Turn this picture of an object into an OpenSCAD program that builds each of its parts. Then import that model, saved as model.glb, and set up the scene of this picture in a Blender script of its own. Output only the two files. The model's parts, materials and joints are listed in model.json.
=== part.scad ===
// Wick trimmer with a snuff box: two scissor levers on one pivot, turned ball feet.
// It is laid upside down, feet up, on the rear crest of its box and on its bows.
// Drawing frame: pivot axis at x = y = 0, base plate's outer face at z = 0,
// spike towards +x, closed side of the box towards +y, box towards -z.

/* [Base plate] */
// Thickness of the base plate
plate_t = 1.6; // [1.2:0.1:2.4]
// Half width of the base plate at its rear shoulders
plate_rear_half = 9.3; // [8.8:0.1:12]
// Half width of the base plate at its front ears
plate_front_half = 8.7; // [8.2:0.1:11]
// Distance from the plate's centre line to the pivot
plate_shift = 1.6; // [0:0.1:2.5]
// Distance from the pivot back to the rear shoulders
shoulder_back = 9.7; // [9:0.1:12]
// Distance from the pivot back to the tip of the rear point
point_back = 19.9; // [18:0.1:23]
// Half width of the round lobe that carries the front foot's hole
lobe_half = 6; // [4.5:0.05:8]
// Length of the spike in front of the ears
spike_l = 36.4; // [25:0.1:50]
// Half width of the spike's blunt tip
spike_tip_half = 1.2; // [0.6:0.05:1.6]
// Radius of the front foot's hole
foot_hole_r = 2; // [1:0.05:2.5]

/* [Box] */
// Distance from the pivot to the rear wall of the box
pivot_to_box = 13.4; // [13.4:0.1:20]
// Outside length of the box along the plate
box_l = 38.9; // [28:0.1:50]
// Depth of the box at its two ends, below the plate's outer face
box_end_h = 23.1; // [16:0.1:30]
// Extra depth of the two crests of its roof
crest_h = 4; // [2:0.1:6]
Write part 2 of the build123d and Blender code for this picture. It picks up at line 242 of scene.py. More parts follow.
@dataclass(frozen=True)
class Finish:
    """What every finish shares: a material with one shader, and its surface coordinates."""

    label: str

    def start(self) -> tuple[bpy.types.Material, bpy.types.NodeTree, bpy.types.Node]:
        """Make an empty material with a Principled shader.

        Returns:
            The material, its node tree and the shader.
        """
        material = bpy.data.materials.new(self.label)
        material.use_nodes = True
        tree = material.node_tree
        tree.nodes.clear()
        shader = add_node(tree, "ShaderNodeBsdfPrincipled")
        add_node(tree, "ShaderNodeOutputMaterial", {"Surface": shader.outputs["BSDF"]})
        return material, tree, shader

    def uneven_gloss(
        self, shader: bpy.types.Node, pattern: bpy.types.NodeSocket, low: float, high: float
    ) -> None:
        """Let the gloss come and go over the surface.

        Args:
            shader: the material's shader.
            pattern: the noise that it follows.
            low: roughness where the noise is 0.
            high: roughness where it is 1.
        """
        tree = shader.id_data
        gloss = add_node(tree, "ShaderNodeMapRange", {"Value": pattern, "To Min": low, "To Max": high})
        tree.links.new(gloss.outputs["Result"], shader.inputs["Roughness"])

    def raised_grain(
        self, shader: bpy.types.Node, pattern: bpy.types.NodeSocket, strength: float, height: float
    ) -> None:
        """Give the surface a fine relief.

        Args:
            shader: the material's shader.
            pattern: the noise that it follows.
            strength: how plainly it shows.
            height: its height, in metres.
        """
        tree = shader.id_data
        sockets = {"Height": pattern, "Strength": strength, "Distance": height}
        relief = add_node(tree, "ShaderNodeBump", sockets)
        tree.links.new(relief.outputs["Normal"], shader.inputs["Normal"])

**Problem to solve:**
Repeat the listing above without any change.

**Solution:**
Turn this picture of an object into an OpenSCAD program that builds each of its parts. Then import that model, saved as model.glb, and set up the scene of this picture in a Blender script of its own. Output only the two files. The model's parts, materials and joints are listed in model.json.
=== part.scad ===
// Wick trimmer with a snuff box: two scissor levers on one pivot, turned ball feet.
// It is laid upside down, feet up, on the rear crest of its box and on its bows.
// Drawing frame: pivot axis at x = y = 0, base plate's outer face at z = 0,
// spike towards +x, closed side of the box towards +y, box towards -z.

/* [Base plate] */
// Thickness of the base plate
plate_t = 1.6; // [1.2:0.1:2.4]
// Half width of the base plate at its rear shoulders
plate_rear_half = 9.3; // [8.8:0.1:12]
// Half width of the base plate at its front ears
plate_front_half = 8.7; // [8.2:0.1:11]
// Distance from the plate's centre line to the pivot
plate_shift = 1.6; // [0:0.1:2.5]
// Distance from the pivot back to the rear shoulders
shoulder_back = 9.7; // [9:0.1:12]
// Distance from the pivot back to the tip of the rear point
point_back = 19.9; // [18:0.1:23]
// Half width of the round lobe that carries the front foot's hole
lobe_half = 6; // [4.5:0.05:8]
// Length of the spike in front of the ears
spike_l = 36.4; // [25:0.1:50]
// Half width of the spike's blunt tip
spike_tip_half = 1.2; // [0.6:0.05:1.6]
// Radius of the front foot's hole
foot_hole_r = 2; // [1:0.05:2.5]

/* [Box] */
// Distance from the pivot to the rear wall of the box
pivot_to_box = 13.4; // [13.4:0.1:20]
// Outside length of the box along the plate
box_l = 38.9; // [28:0.1:50]
// Depth of the box at its two ends, below the plate's outer face
box_end_h = 23.1; // [16:0.1:30]
// Extra depth of the two crests of its roof
crest_h = 4; // [2:0.1:6]
Write part 2 of the build123d and Blender code for this picture. It picks up at line 242 of scene.py. More parts follow.
@dataclass(frozen=True)
class Finish:
    """What every finish shares: a material with one shader, and its surface coordinates."""

    label: str

    def start(self) -> tuple[bpy.types.Material, bpy.types.NodeTree, bpy.types.Node]:
        """Make an empty material with a Principled shader.

        Returns:
            The material, its node tree and the shader.
        """
        material = bpy.data.materials.new(self.label)
        material.use_nodes = True
        tree = material.node_tree
        tree.nodes.clear()
        shader = add_node(tree, "ShaderNodeBsdfPrincipled")
        add_node(tree, "ShaderNodeOutputMaterial", {"Surface": shader.outputs["BSDF"]})
        return material, tree, shader

    def uneven_gloss(
        self, shader: bpy.types.Node, pattern: bpy.types.NodeSocket, low: float, high: float
    ) -> None:
        """Let the gloss come and go over the surface.

        Args:
            shader: the material's shader.
            pattern: the noise that it follows.
            low: roughness where the noise is 0.
            high: roughness where it is 1.
        """
        tree = shader.id_data
        gloss = add_node(tree, "ShaderNodeMapRange", {"Value": pattern, "To Min": low, "To Max": high})
        tree.links.new(gloss.outputs["Result"], shader.inputs["Roughness"])

    def raised_grain(
        self, shader: bpy.types.Node, pattern: bpy.types.NodeSocket, strength: float, height: float
    ) -> None:
        """Give the surface a fine relief.

        Args:
            shader: the material's shader.
            pattern: the noise that it follows.
            strength: how plainly it shows.
            height: its height, in metres.
        """
        tree = shader.id_data
        sockets = {"Height": pattern, "Strength": strength, "Distance": height}
        relief = add_node(tree, "ShaderNodeBump", sockets)
        tree.links.new(relief.outputs["Normal"], shader.inputs["Normal"])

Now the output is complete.